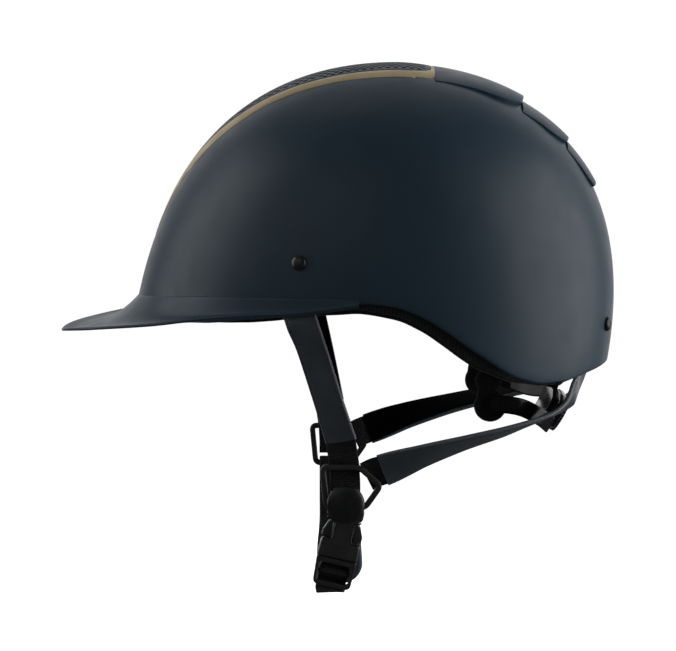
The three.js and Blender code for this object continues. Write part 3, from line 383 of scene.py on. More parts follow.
def grid_faces(rows, columns, wrap_rows, wrap_columns):
    r, c = np.meshgrid(
        np.arange(rows if wrap_rows else rows - 1),
        np.arange(columns if wrap_columns else columns - 1),
        indexing="ij",
    )
    below, right = (r + 1) % rows, (c + 1) % columns
    faces = [r * columns + c, r * columns + right, below * columns + right, below * columns + c]
    return np.stack(faces, -1).reshape(-1, 4), r, c


def grid_object(name, grid, material=None, wrap_rows=False, wrap_columns=False, caps=False, uv=None,
                sharp_angle=45):
    """Mesh over a grid of points (rows, columns, 3). caps closes the first and last row.
    uv is a pair: millimetres along the rows and along the columns, at each line of the grid."""
    rows, columns = grid.shape[:2]
    faces, r, c = grid_faces(rows, columns, wrap_rows, wrap_columns)
    points = grid.reshape(-1, 3)
    corner_uv = None
    if uv is not None:
        along, across = (np.asarray(v, float) for v in uv)
        corners = [(r, c), (r, c + 1), (r + 1, c + 1), (r + 1, c)]
        corner_uv = np.stack([np.stack([along[i], across[j]], -1) for i, j in corners], -2)
        corner_uv = corner_uv.reshape(-1, 2)
    faces = faces.tolist()
    if caps:
        for row in (0, rows - 1):
            start = row * columns
            centre = len(points)
            points = np.concatenate([points, grid[row].mean(0, keepdims=True)])
            for k in range(columns):
                faces.append([start + k, start + (k + 1) % columns, centre])
                if corner_uv is not None:
                    flat = [[along[row], across[k]], [along[row], across[k + 1]], [along[row], 0]]
                    corner_uv = np.concatenate([corner_uv, flat])
    return mesh_object(name, points, faces, material, sharp_angle, corner_uv)


def evaluated_mesh(obj):
    evaluated = obj.evaluated_get(bpy.context.evaluated_depsgraph_get())
    return bpy.data.meshes.new_from_object(evaluated)


def apply_modifiers(obj):
    """Bakes an object's modifiers into its mesh."""
    mesh = evaluated_mesh(obj)
    obj.modifiers.clear()
    obj.data = mesh


def add_modifier(obj, kind, **settings):
    modifier = obj.modifiers.new(kind.lower(), kind)
    for key, value in settings.items():
        setattr(modifier, key, value)


def subtract(obj, cutters):
    for cutter in cutters:
        add_modifier(obj, "BOOLEAN", operation="DIFFERENCE", solver="EXACT", object=cutter)
    apply_modifiers(obj)
    for cutter in cutters:
        bpy.data.objects.remove(cutter)
    obj.data.set_sharp_from_angle(angle=math.radians(SHARP_ANGLE))


def add_bevel(obj, width, segments, angle=SHARP_ANGLE):
    add_modifier(obj, "BEVEL", width=width / 1000, segments=segments, limit_method="ANGLE",
                 angle_limit=math.radians(angle))


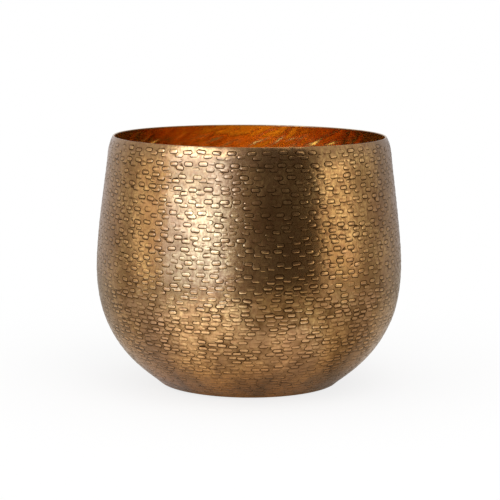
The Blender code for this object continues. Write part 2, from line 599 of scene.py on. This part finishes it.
-------
§ GIVEN TASK
Print the records once more, exactly as they were given.

§ WRITTEN RESPONSE
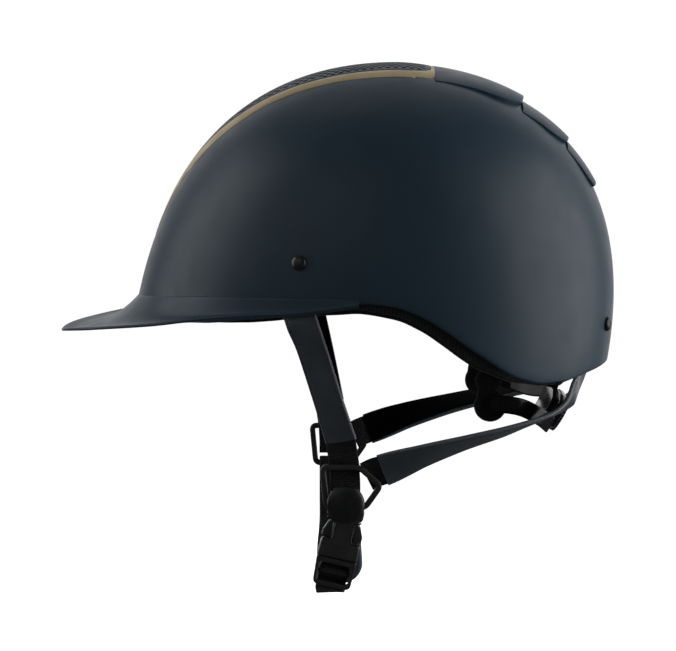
The three.js and Blender code for this object continues. Write part 3, from line 383 of scene.py on. More parts follow.
def grid_faces(rows, columns, wrap_rows, wrap_columns):
    r, c = np.meshgrid(
        np.arange(rows if wrap_rows else rows - 1),
        np.arange(columns if wrap_columns else columns - 1),
        indexing="ij",
    )
    below, right = (r + 1) % rows, (c + 1) % columns
    faces = [r * columns + c, r * columns + right, below * columns + right, below * columns + c]
    return np.stack(faces, -1).reshape(-1, 4), r, c


def grid_object(name, grid, material=None, wrap_rows=False, wrap_columns=False, caps=False, uv=None,
                sharp_angle=45):
    """Mesh over a grid of points (rows, columns, 3). caps closes the first and last row.
    uv is a pair: millimetres along the rows and along the columns, at each line of the grid."""
    rows, columns = grid.shape[:2]
    faces, r, c = grid_faces(rows, columns, wrap_rows, wrap_columns)
    points = grid.reshape(-1, 3)
    corner_uv = None
    if uv is not None:
        along, across = (np.asarray(v, float) for v in uv)
        corners = [(r, c), (r, c + 1), (r + 1, c + 1), (r + 1, c)]
        corner_uv = np.stack([np.stack([along[i], across[j]], -1) for i, j in corners], -2)
        corner_uv = corner_uv.reshape(-1, 2)
    faces = faces.tolist()
    if caps:
        for row in (0, rows - 1):
            start = row * columns
            centre = len(points)
            points = np.concatenate([points, grid[row].mean(0, keepdims=True)])
            for k in range(columns):
                faces.append([start + k, start + (k + 1) % columns, centre])
                if corner_uv is not None:
                    flat = [[along[row], across[k]], [along[row], across[k + 1]], [along[row], 0]]
                    corner_uv = np.concatenate([corner_uv, flat])
    return mesh_object(name, points, faces, material, sharp_angle, corner_uv)


def evaluated_mesh(obj):
    evaluated = obj.evaluated_get(bpy.context.evaluated_depsgraph_get())
    return bpy.data.meshes.new_from_object(evaluated)


def apply_modifiers(obj):
    """Bakes an object's modifiers into its mesh."""
    mesh = evaluated_mesh(obj)
    obj.modifiers.clear()
    obj.data = mesh


def add_modifier(obj, kind, **settings):
    modifier = obj.modifiers.new(kind.lower(), kind)
    for key, value in settings.items():
        setattr(modifier, key, value)


def subtract(obj, cutters):
    for cutter in cutters:
        add_modifier(obj, "BOOLEAN", operation="DIFFERENCE", solver="EXACT", object=cutter)
    apply_modifiers(obj)
    for cutter in cutters:
        bpy.data.objects.remove(cutter)
    obj.data.set_sharp_from_angle(angle=math.radians(SHARP_ANGLE))


def add_bevel(obj, width, segments, angle=SHARP_ANGLE):
    add_modifier(obj, "BEVEL", width=width / 1000, segments=segments, limit_method="ANGLE",
                 angle_limit=math.radians(angle))


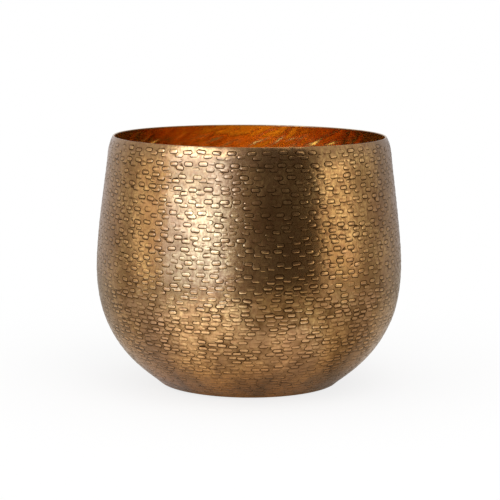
The Blender code for this object continues. Write part 2, from line 599 of scene.py on. This part finishes it.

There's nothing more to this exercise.